BERTHIAUME: Yes, pretty much. There was one thing about being a place for white supremacists to come and eat now, that we've declared that for us. Yes, so it was pretty difficult to hear that. It breaks my mom's heart because we love the people of this city. And for someone that has come here before, my mom has probably knows the order and seen them a million times, to have them say those things about this place was heartbreaking for her.

INGRAHAM: And she's apolitical. Your mother's not political. She's just a small business owner which we always hear liberals, oh, they love mom and pop. It's like shop local. No, it's boycott local or be mean to local. But they don't really mean shop local. Shop local liberal store owners.

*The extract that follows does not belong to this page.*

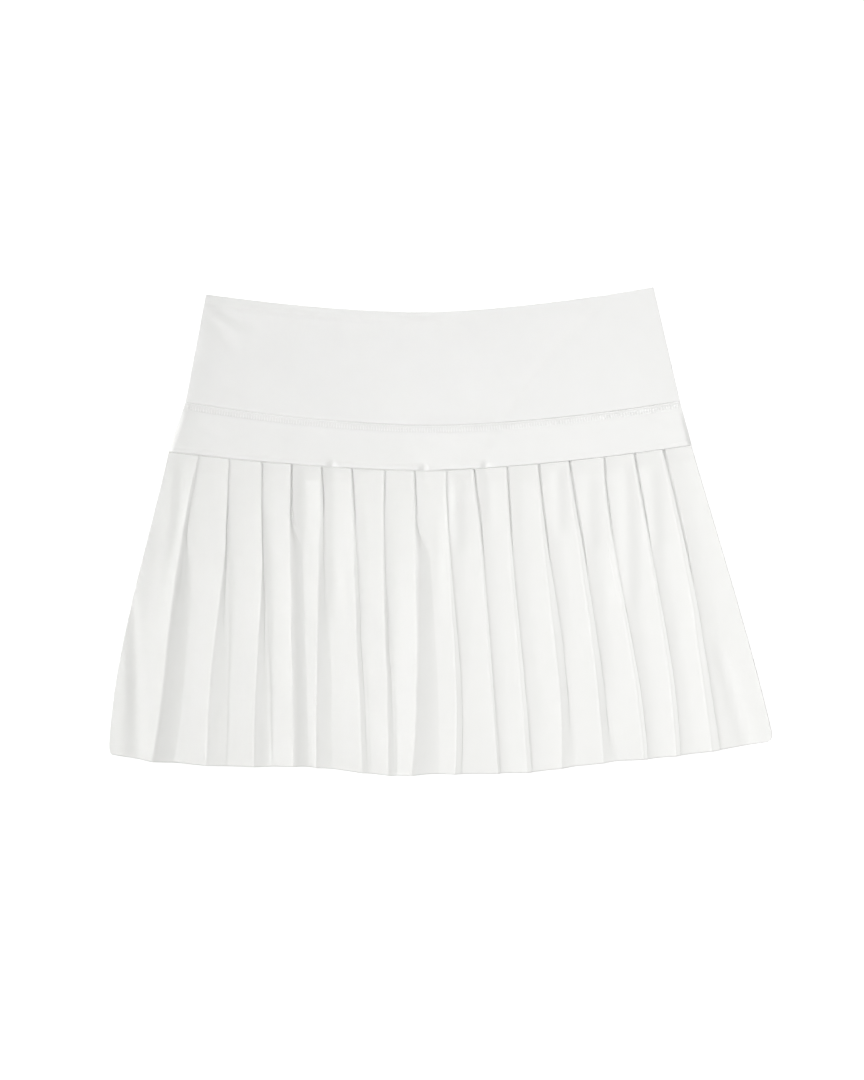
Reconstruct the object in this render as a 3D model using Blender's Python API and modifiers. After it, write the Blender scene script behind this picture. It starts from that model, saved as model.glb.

Let me tell you, Uncle Loui's cafe in Duluth, Minnesota, everybody should go, patronize it, great food, great people. Thank you so much, Matt. And we'll be right back.

(COMMERCIAL BREAK)

INGRAHAM: It's weird to sit at this desk tonight. I so many times sat here with Charles on the whole gang on "Special Report." We continue to mourn his loss, pray for his family, and leave you with one thought. This is what he said. "Whenever you are faced with an explanation of what's going on in Washington, the choice between incompetence and conspiracy, always choose incompetence."

That's it for tonight. We'll miss you, Charles. Shannon Bream and the "Fox News @ Night" team takes things from here.